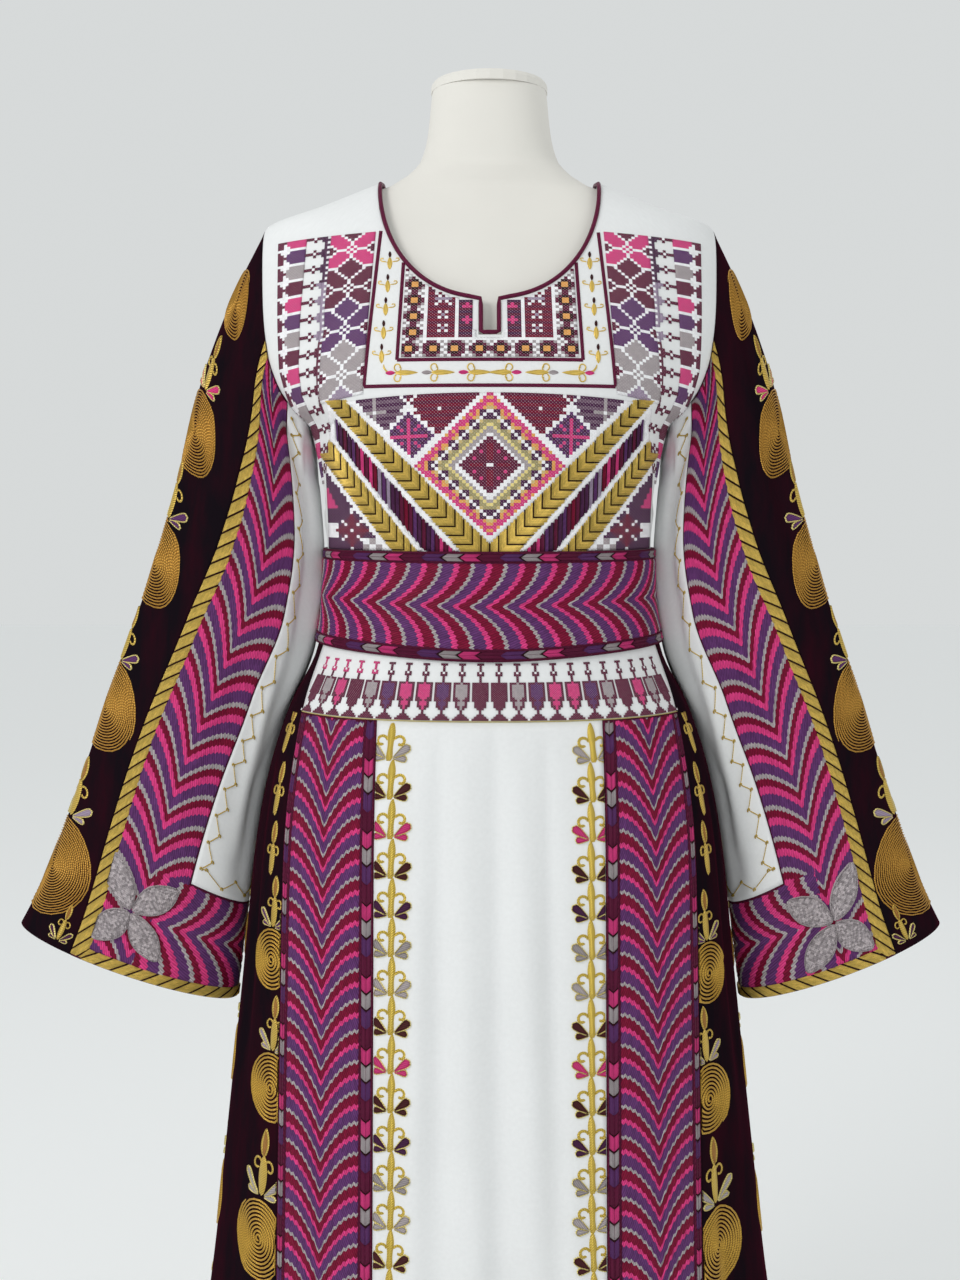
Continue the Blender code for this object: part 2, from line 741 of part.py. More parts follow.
def form_ring(z):
    """Level ring of the dress form, inside the dress and flat where an arm would start."""
    ease = smooth(FORM_EASE, 1, z)
    table_z = z + FORM_DROP
    ring = []
    for degrees in ring_directions(FORM_COLUMNS):
        behind = abs(degrees) > 90
        if z <= FORM_HIPS[-1][0]:
            across, deep = smooth(FORM_HIPS, 1, z), smooth(FORM_HIPS, 3 if behind else 2, z)
        elif z >= FORM_NECK[0][0]:
            across, deep = smooth(FORM_NECK, 1, z), smooth(FORM_NECK, 3 if behind else 2, z)
        else:
            across = half_width(table_z) - ease
            deep = depth(table_z, behind) - FORM_DEPTH_EASE
        radius = section_radius(across, deep, degrees)
        x = radius * math.sin(math.radians(degrees))
        y = -radius * math.cos(math.radians(degrees))
        if UNDERARM_Z < z < SHOULDER_TIP_Z:
            plate = armhole_x(z) - ease
            x = max(-plate, min(plate, x))
        ring.append(Vector((x, y, z)))
    return ring


def build_form(home):
    """Torso with its neck, neck cap, pole and round base."""
    torso_rows = [1.080, 1.130, 1.180, 1.215, 1.235, 1.250, 1.270, 1.300, 1.345, 1.385]
    shoulder_rows = [1.408, 1.420, 1.434, 1.4465]
    heights = [row[0] for row in FORM_HIPS] + torso_rows + shoulder_rows + [row[0] for row in FORM_NECK]
    solid_loft("form_body", [form_ring(z) for z in heights], "form", home)
    cap_foot = NECK_TOP_Z + SEAM
    cap = [(0, NECK_CAP_TOP_Z), (NECK_CAP_RADIUS * 0.8, NECK_CAP_TOP_Z - 0.0006),
           (NECK_CAP_RADIUS * 0.96, NECK_CAP_TOP_Z - 0.003), (NECK_CAP_RADIUS, NECK_CAP_TOP_Z - 0.006),
           (NECK_CAP_RADIUS, cap_foot), (0, cap_foot)]
    turned("form_neck_cap", cap, "form", home)
    pole_foot = HUB_TOP_Z + SEAM
    pole_top = FORM_BOTTOM_Z - SEAM
    bpy.ops.mesh.primitive_cylinder_add(vertices=24, radius=POLE_RADIUS, depth=pole_top - pole_foot,
                                        location=(0, 0, (pole_top + pole_foot) / 2))
    pole = bpy.context.object
    pole.name = "form_pole"
    pole.data.name = "form_pole"
    pole.data.materials.append(material("form_pole", "metal"))
    for collection in list(pole.users_collection):
        collection.objects.unlink(pole)
    home.objects.link(pole)
    base = [(0, HUB_TOP_Z), (HUB_RADIUS * 0.6, HUB_TOP_Z), (HUB_RADIUS * 0.8, HUB_TOP_Z * 0.7),
            (HUB_RADIUS, BASE_RIM + 0.006), (HUB_RADIUS * 1.5, BASE_RIM + 0.001),
            (BASE_RADIUS - 0.006, BASE_RIM), (BASE_RADIUS - 0.0015, BASE_RIM - 0.003),
            (BASE_RADIUS, BASE_RIM * 0.5), (BASE_RADIUS, 0), (0, 0)]
    turned("form_base", base, "metal", home, steps=36)


def main():
    for old in list(bpy.data.objects):
        bpy.data.objects.remove(old, do_unlink=True)
    home = bpy.data.collections.new(COLLECTION)
    bpy.context.scene.collection.children.link(home)
    build_form(home)
    build_bodice(home)
    build_belt(home)
    build_skirt(home)
    build_sleeve("right", home)
    build_sleeve("left", home)


main()
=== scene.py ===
"""An embroidered thobe dress on a limbless dress form: cloth, stitching, floor, light and camera.

Lengths are in metres, +Z is up and the front of the dress faces -Y. The surfaces of the worn cloth
are worked out from the same tables as the solids; the embroidery is laid on them by height and
direction, and on the sleeves by direction and share of their length.
"""
import math

import bmesh
import bpy
import numpy as np
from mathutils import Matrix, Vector


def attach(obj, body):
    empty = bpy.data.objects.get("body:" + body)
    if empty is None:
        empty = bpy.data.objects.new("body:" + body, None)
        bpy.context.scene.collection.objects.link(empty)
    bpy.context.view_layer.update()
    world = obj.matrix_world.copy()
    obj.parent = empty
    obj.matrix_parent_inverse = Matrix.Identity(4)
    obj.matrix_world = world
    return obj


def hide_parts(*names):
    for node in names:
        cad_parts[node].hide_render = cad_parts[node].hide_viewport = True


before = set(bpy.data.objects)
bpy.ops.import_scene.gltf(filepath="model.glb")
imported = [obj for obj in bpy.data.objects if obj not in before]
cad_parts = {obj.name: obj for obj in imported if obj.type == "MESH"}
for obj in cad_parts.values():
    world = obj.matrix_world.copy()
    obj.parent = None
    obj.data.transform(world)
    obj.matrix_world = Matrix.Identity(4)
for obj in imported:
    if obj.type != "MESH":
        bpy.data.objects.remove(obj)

bl_info = {
    "name": "Embroidered thobe dress",
    "version": (1, 0, 0),
    "blender": (4, 5, 0),
    "location": "View3D > Sidebar > Thobe",
    "description": "Builds the cloth and the embroidery of a long thobe dress on its form",
    "category": "Object",
}

RNG = np.random.default_rng(7)

# ---- sizes of the worn dress
SEAM = 0.0003
COTTON_WALL = 0.0015
VELVET_WALL = 0.0018
EMBROIDERED_WALL = 0.0018
STRIP_WALL = 0.0022
BELT_WALL = 0.003
BELT_EASE = 0.0008
STRIP_RAISED = 0.0004
FORM_DEPTH_EASE = 0.008
FORM_DROP = 0.0021

HEM_Z = 0.03
HIP_SEAM_Z = 0.9865
BELT_BOTTOM_Z = 1.036
WAIST_SEAM_Z = 1.085
BELT_TOP_Z = 1.129
BELT_SIDE_RISE = 0.009
UNDERARM_Z = 1.235
SHOULDER_TIP_Z = 1.4107
NECK_POINT_Z = 1.45
NECK_HALF = 0.0965
NECK_BOTTOM_Z = 1.337
NECK_ROUNDNESS = 2.2
BACK_NECK_DROP = 0.012
SLIT_HALF = 0.0095
SLIT_BOTTOM_Z = 1.3075
PIPING_RADIUS = 0.0018
SQUARENESS = 2.3

# height, half width, depth in front, depth behind
SECTIONS = (
    (0.03, 0.315, 0.215, 0.22), (0.25, 0.288, 0.19, 0.196), (0.453, 0.256, 0.17, 0.176),
    (0.6, 0.241, 0.157, 0.162), (0.734, 0.2275, 0.146, 0.15), (0.862, 0.2145, 0.136, 0.137),
    (0.93, 0.201, 0.129, 0.124), (0.988, 0.1815, 0.121, 0.108), (1.036, 0.1575, 0.112, 0.092),
    (1.08, 0.1485, 0.104, 0.08), (1.129, 0.1465, 0.103, 0.078), (1.18, 0.15, 0.113, 0.085),
    (1.235, 0.16, 0.125, 0.093), (1.25, 0.1765, 0.1255, 0.0945), (1.27, 0.193, 0.124, 0.095),
    (1.3, 0.2045, 0.116, 0.0945), (1.34, 0.21, 0.101, 0.092), (1.38, 0.208, 0.085, 0.084),
    (1.4107, 0.199, 0.072, 0.073), (1.43, 0.149, 0.064, 0.066), (1.45, 0.0965, 0.058, 0.06),
    (1.46, 0.0695, 0.055, 0.057),
)
# height, distance from the middle
ARMHOLE = ((1.235, 0.16), (1.24, 0.161), (1.25, 0.1705), (1.27, 0.1835), (1.3, 0.193),
           (1.34, 0.197), (1.38, 0.1985), (1.4107, 0.199))
# height, inner and outer edge of the embroidered skirt band from the middle
BAND_EDGES = ((0.03, 0.11, 0.2), (0.48, 0.1, 0.186), (0.75, 0.0985, 0.183),
              (0.865, 0.098, 0.18), (0.988, 0.0955, 0.1645), (1.085, 0.09, 0.133))
BACK_SEAM_DEG = 128.0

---

**Objective:**
Print exactly the lines from the line with "bpy.context.scene.collection.children.link(home)" to the line with "obj.matrix_parent_inverse = Matrix.Identity(4)", both included, and nothing else.

**Worked solution:**
    bpy.context.scene.collection.children.link(home)
    build_form(home)
    build_bodice(home)
    build_belt(home)
    build_skirt(home)
    build_sleeve("right", home)
    build_sleeve("left", home)


main()
=== scene.py ===
"""An embroidered thobe dress on a limbless dress form: cloth, stitching, floor, light and camera.

Lengths are in metres, +Z is up and the front of the dress faces -Y. The surfaces of the worn cloth
are worked out from the same tables as the solids; the embroidery is laid on them by height and
direction, and on the sleeves by direction and share of their length.
"""
import math

import bmesh
import bpy
import numpy as np
from mathutils import Matrix, Vector


def attach(obj, body):
    empty = bpy.data.objects.get("body:" + body)
    if empty is None:
        empty = bpy.data.objects.new("body:" + body, None)
        bpy.context.scene.collection.objects.link(empty)
    bpy.context.view_layer.update()
    world = obj.matrix_world.copy()
    obj.parent = empty
    obj.matrix_parent_inverse = Matrix.Identity(4)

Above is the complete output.